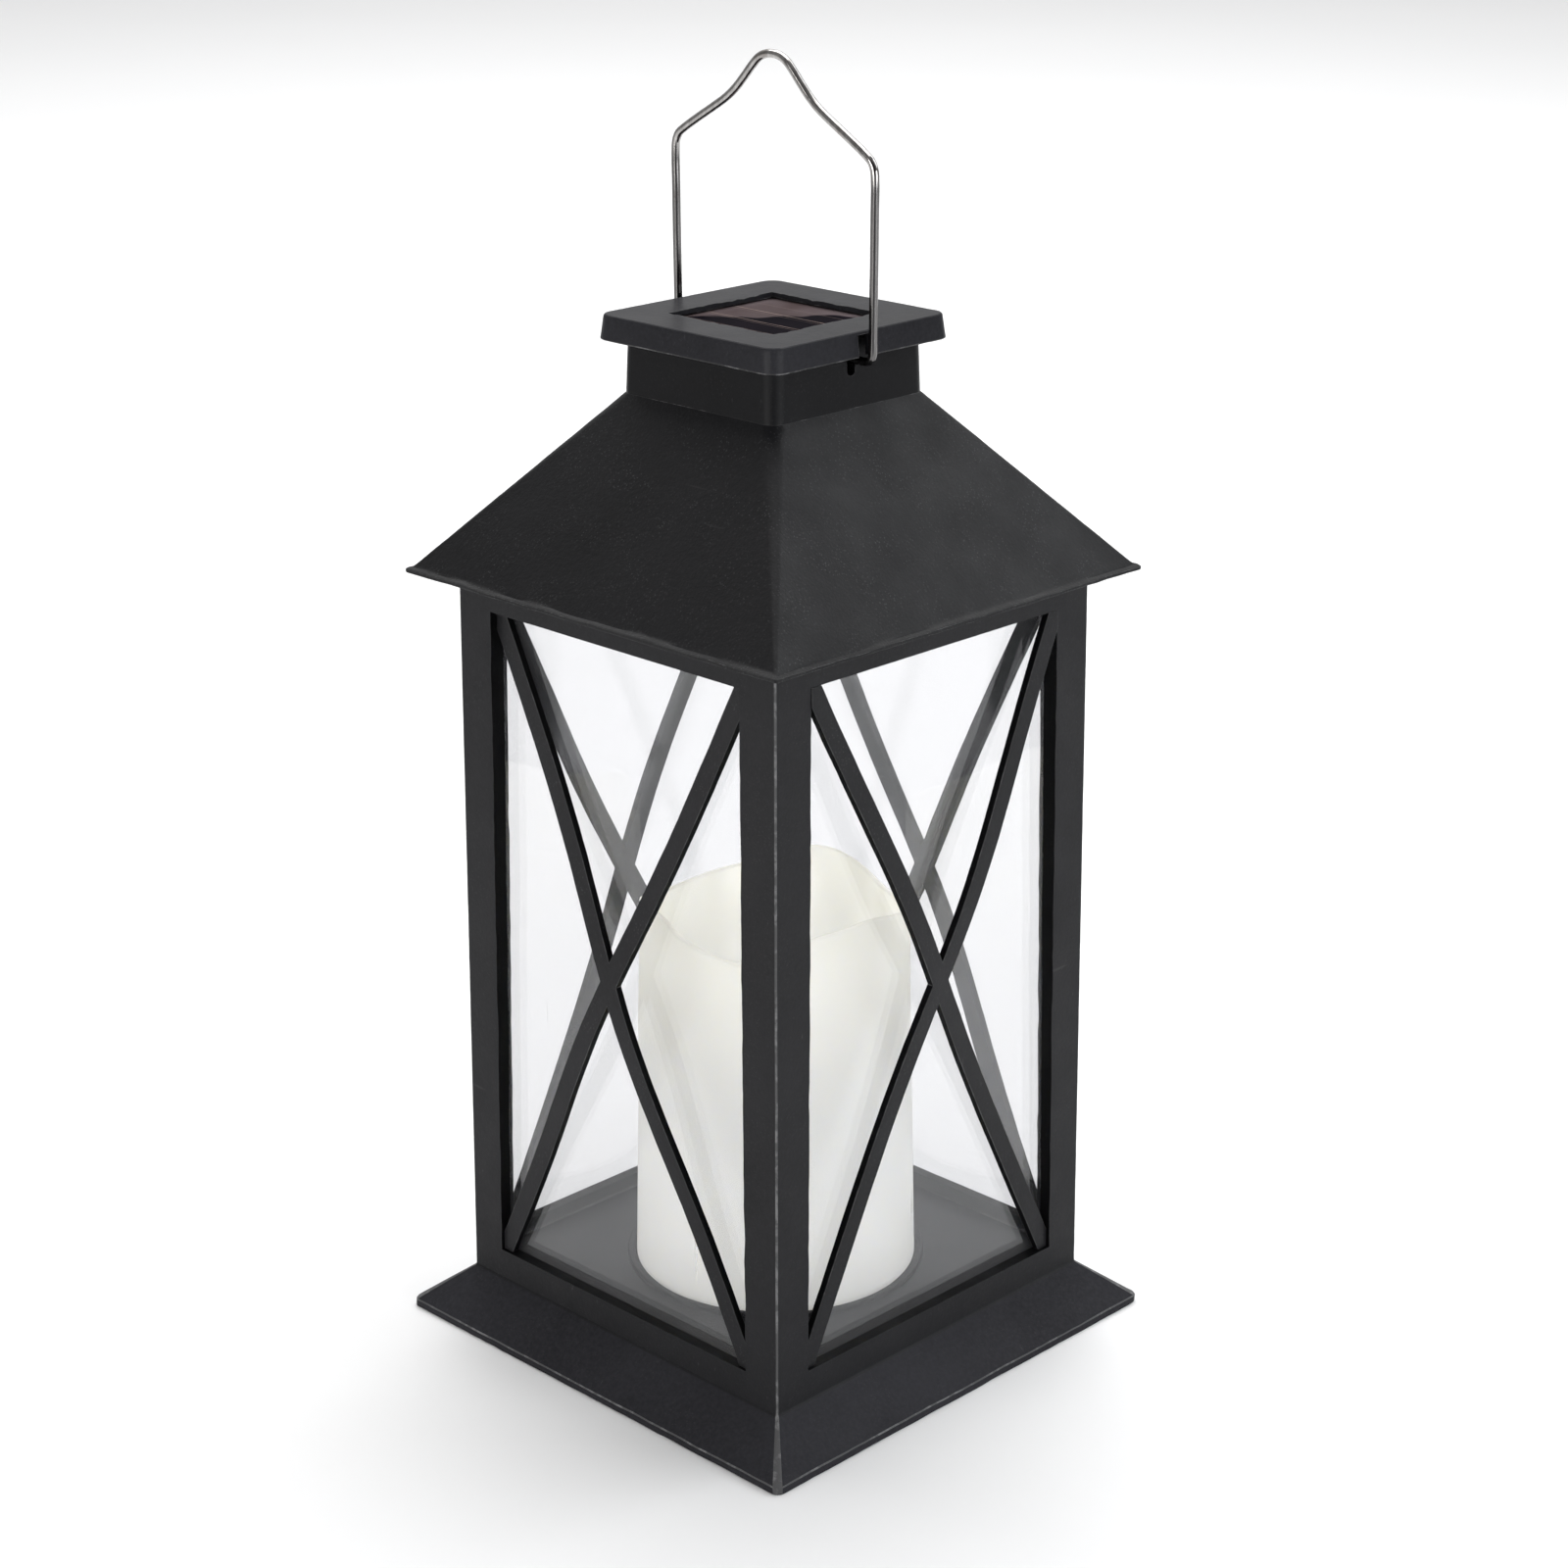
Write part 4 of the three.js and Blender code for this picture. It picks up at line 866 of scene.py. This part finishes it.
# ------------------------------------------------------------------ roof
def build_roof():
    ob = loft("roof", [
        sq_ring(65.6, 0.9, 207.1, 8), sq_ring(65.75, 1.0, 207.4, 8), sq_ring(65.75, 1.0, 207.95, 8), sq_ring(65.3, 0.9, 208.22, 8),
        sq_ring(64.45, 0.7, 208.42, 8), sq_ring(63.75, 0.8, 209.15, 8), sq_ring(26.85, 4.0, 253.1, 8), sq_ring(26.3, 4.0, 270.4, 8)])
    hollow = loft("c", [sq_ring(63.5, 0.5, 206.1, 4), sq_ring(62.5, 0.5, 208.2, 4), sq_ring(24.85, 2.2, 252.3, 4), sq_ring(24.3, 2.2, 271.4, 4)])
    boolean(ob, [hollow])
    boolean(ob, [rod("a", sx * 43, sy * 43, 209.2, 229.0, 3.2) for sx, sy in QUADS], "UNION")
    cuts = [rod("c", sx * 43, sy * 43, 208.5, 221.0, 1.5, 24) for sx, sy in QUADS]
    mid = 261.05 + 1.45
    for s in (-1, 1):
        cuts.append(block("c", min(s * 21, s * 28), max(s * 21, s * 28), -1.45, 1.45, mid, 271.4))
        cuts.append(rod_x("c", 0, mid, min(s * 21, s * 28), max(s * 21, s * 28), 1.45, 24))
    boolean(ob, cuts)
    tidy(ob, 0.3)
    wear_mats(ob, "roof", "roof_edge")
    bevel(ob, 0.28, 2, 33, 1)
    g = [float(v) for v in np.arange(-64.0, 65.0, 4.0)]
    slice_up(ob, g, g, [float(z) for z in np.arange(210.0, 270.0, 3.0)])

    def lip(p):
        return 2.6 if p.z < 208.6 else 0.6
    wobble(ob, [(0.12, 7.0), (0.07, 2.2)], 7.7, "roof_shell", lip)
    # the neck is smoother than the slopes; its darker tone is painted shade under the cap
    ob.data.materials.append(MAT["neck"])
    for f in ob.data.polygons:
        if f.center.z > 0.2535 and f.material_index == 0:
            f.material_index = 2
    shade(ob, 30)
    stands_for(ob, "lantern", "body_plastic", "roof_shell")
    return ob


def build_ceiling():
    ob = loft("ceiling", [sq_ring(61.8, 1.0, 207.4, 4), sq_ring(61.8, 1.0, 208.9, 4)])
    boolean(ob, [rod("c", sx * 43, sy * 43, 206, 210, 1.9, 24) for sx, sy in QUADS] + [rod("c", -49.3, 49.3, 206, 210, 3.3, 24)])
    tidy(ob)
    wear_mats(ob, "inside")
    bevel(ob, 0.2, 2, 40)
    shade(ob)
    stands_for(ob, "lantern", "body_plastic", "ceiling_plate")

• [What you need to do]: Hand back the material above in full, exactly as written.

• [Finished answer]:
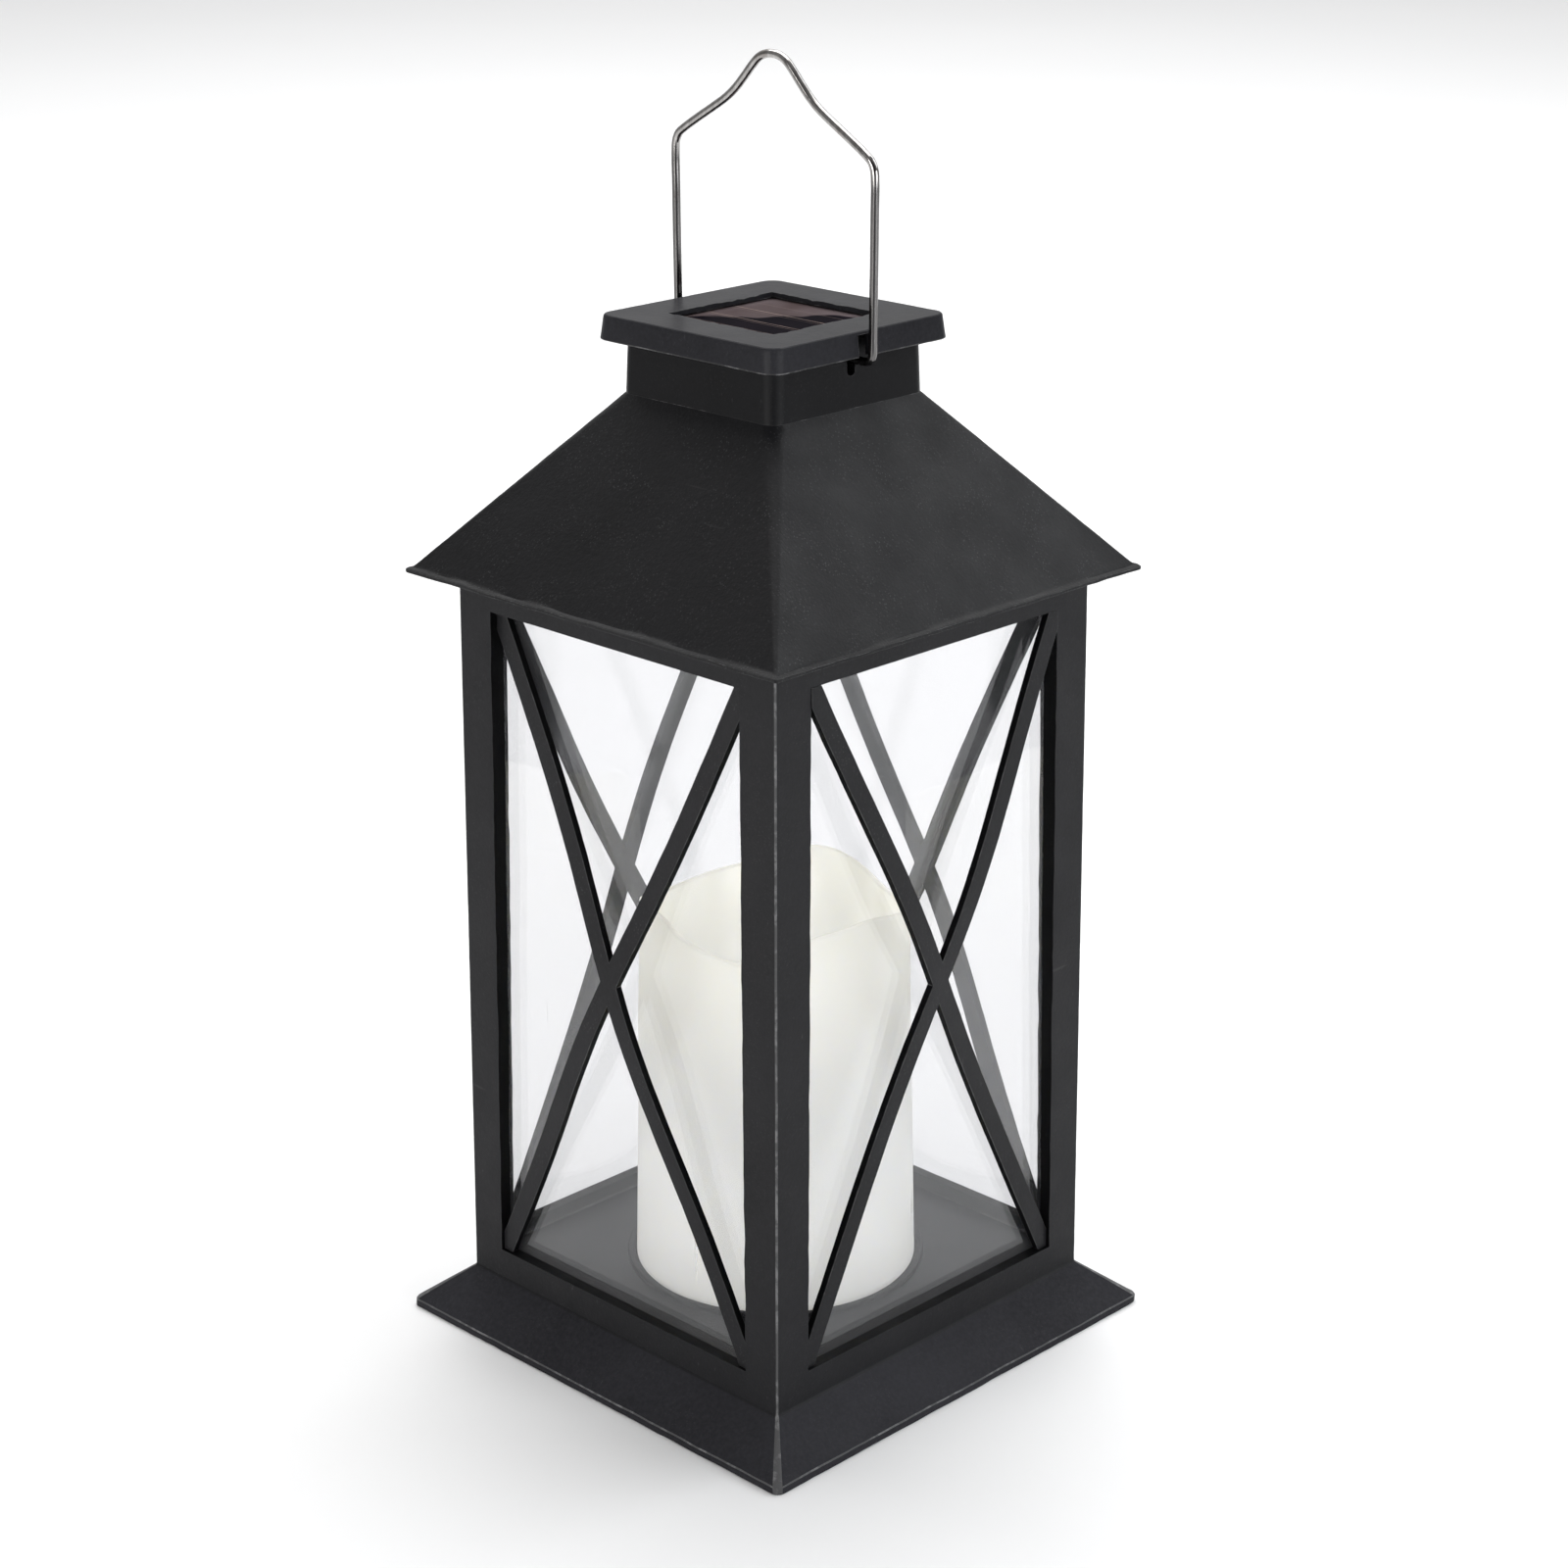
Write part 4 of the three.js and Blender code for this picture. It picks up at line 866 of scene.py. This part finishes it.
# ------------------------------------------------------------------ roof
def build_roof():
    ob = loft("roof", [
        sq_ring(65.6, 0.9, 207.1, 8), sq_ring(65.75, 1.0, 207.4, 8), sq_ring(65.75, 1.0, 207.95, 8), sq_ring(65.3, 0.9, 208.22, 8),
        sq_ring(64.45, 0.7, 208.42, 8), sq_ring(63.75, 0.8, 209.15, 8), sq_ring(26.85, 4.0, 253.1, 8), sq_ring(26.3, 4.0, 270.4, 8)])
    hollow = loft("c", [sq_ring(63.5, 0.5, 206.1, 4), sq_ring(62.5, 0.5, 208.2, 4), sq_ring(24.85, 2.2, 252.3, 4), sq_ring(24.3, 2.2, 271.4, 4)])
    boolean(ob, [hollow])
    boolean(ob, [rod("a", sx * 43, sy * 43, 209.2, 229.0, 3.2) for sx, sy in QUADS], "UNION")
    cuts = [rod("c", sx * 43, sy * 43, 208.5, 221.0, 1.5, 24) for sx, sy in QUADS]
    mid = 261.05 + 1.45
    for s in (-1, 1):
        cuts.append(block("c", min(s * 21, s * 28), max(s * 21, s * 28), -1.45, 1.45, mid, 271.4))
        cuts.append(rod_x("c", 0, mid, min(s * 21, s * 28), max(s * 21, s * 28), 1.45, 24))
    boolean(ob, cuts)
    tidy(ob, 0.3)
    wear_mats(ob, "roof", "roof_edge")
    bevel(ob, 0.28, 2, 33, 1)
    g = [float(v) for v in np.arange(-64.0, 65.0, 4.0)]
    slice_up(ob, g, g, [float(z) for z in np.arange(210.0, 270.0, 3.0)])

    def lip(p):
        return 2.6 if p.z < 208.6 else 0.6
    wobble(ob, [(0.12, 7.0), (0.07, 2.2)], 7.7, "roof_shell", lip)
    # the neck is smoother than the slopes; its darker tone is painted shade under the cap
    ob.data.materials.append(MAT["neck"])
    for f in ob.data.polygons:
        if f.center.z > 0.2535 and f.material_index == 0:
            f.material_index = 2
    shade(ob, 30)
    stands_for(ob, "lantern", "body_plastic", "roof_shell")
    return ob


def build_ceiling():
    ob = loft("ceiling", [sq_ring(61.8, 1.0, 207.4, 4), sq_ring(61.8, 1.0, 208.9, 4)])
    boolean(ob, [rod("c", sx * 43, sy * 43, 206, 210, 1.9, 24) for sx, sy in QUADS] + [rod("c", -49.3, 49.3, 206, 210, 3.3, 24)])
    tidy(ob)
    wear_mats(ob, "inside")
    bevel(ob, 0.2, 2, 40)
    shade(ob)
    stands_for(ob, "lantern", "body_plastic", "ceiling_plate")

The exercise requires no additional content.